● **THE REQUEST**
Give the data a second time, exactly and in full.

+++ RAW DATA

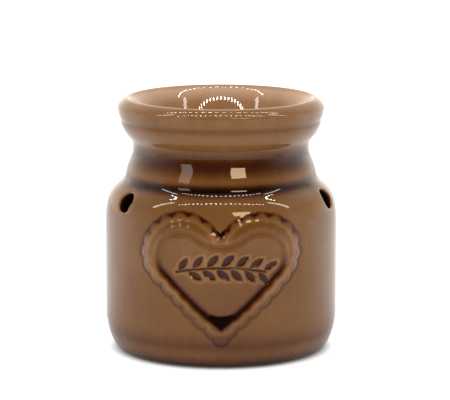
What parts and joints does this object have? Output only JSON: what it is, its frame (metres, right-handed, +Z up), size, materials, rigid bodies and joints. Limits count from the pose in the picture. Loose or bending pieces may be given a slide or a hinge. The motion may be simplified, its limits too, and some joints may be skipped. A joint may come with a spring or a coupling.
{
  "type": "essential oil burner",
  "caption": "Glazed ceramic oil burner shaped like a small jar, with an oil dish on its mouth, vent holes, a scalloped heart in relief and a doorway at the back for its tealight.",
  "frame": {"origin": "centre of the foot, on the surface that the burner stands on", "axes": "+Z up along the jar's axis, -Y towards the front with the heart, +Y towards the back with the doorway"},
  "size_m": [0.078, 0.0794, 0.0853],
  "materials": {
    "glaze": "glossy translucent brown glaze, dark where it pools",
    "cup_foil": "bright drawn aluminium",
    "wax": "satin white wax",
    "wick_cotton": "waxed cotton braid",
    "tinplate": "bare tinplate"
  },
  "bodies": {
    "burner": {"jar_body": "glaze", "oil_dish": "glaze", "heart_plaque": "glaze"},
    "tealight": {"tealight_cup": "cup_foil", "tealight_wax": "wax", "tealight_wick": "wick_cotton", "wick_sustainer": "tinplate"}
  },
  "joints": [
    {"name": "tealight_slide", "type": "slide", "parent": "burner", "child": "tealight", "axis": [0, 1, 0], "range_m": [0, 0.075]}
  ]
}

++++++

● **COMPLETE ANSWER**
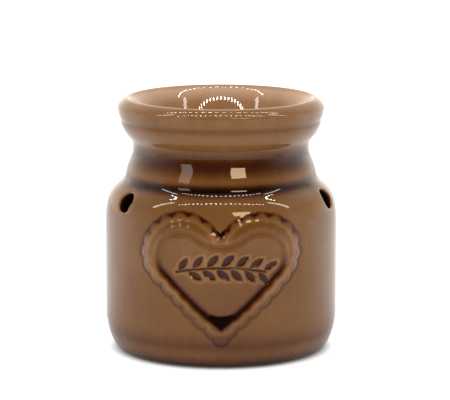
What parts and joints does this object have? Output only JSON: what it is, its frame (metres, right-handed, +Z up), size, materials, rigid bodies and joints. Limits count from the pose in the picture. Loose or bending pieces may be given a slide or a hinge. The motion may be simplified, its limits too, and some joints may be skipped. A joint may come with a spring or a coupling.
{
  "type": "essential oil burner",
  "caption": "Glazed ceramic oil burner shaped like a small jar, with an oil dish on its mouth, vent holes, a scalloped heart in relief and a doorway at the back for its tealight.",
  "frame": {"origin": "centre of the foot, on the surface that the burner stands on", "axes": "+Z up along the jar's axis, -Y towards the front with the heart, +Y towards the back with the doorway"},
  "size_m": [0.078, 0.0794, 0.0853],
  "materials": {
    "glaze": "glossy translucent brown glaze, dark where it pools",
    "cup_foil": "bright drawn aluminium",
    "wax": "satin white wax",
    "wick_cotton": "waxed cotton braid",
    "tinplate": "bare tinplate"
  },
  "bodies": {
    "burner": {"jar_body": "glaze", "oil_dish": "glaze", "heart_plaque": "glaze"},
    "tealight": {"tealight_cup": "cup_foil", "tealight_wax": "wax", "tealight_wick": "wick_cotton", "wick_sustainer": "tinplate"}
  },
  "joints": [
    {"name": "tealight_slide", "type": "slide", "parent": "burner", "child": "tealight", "axis": [0, 1, 0], "range_m": [0, 0.075]}
  ]
}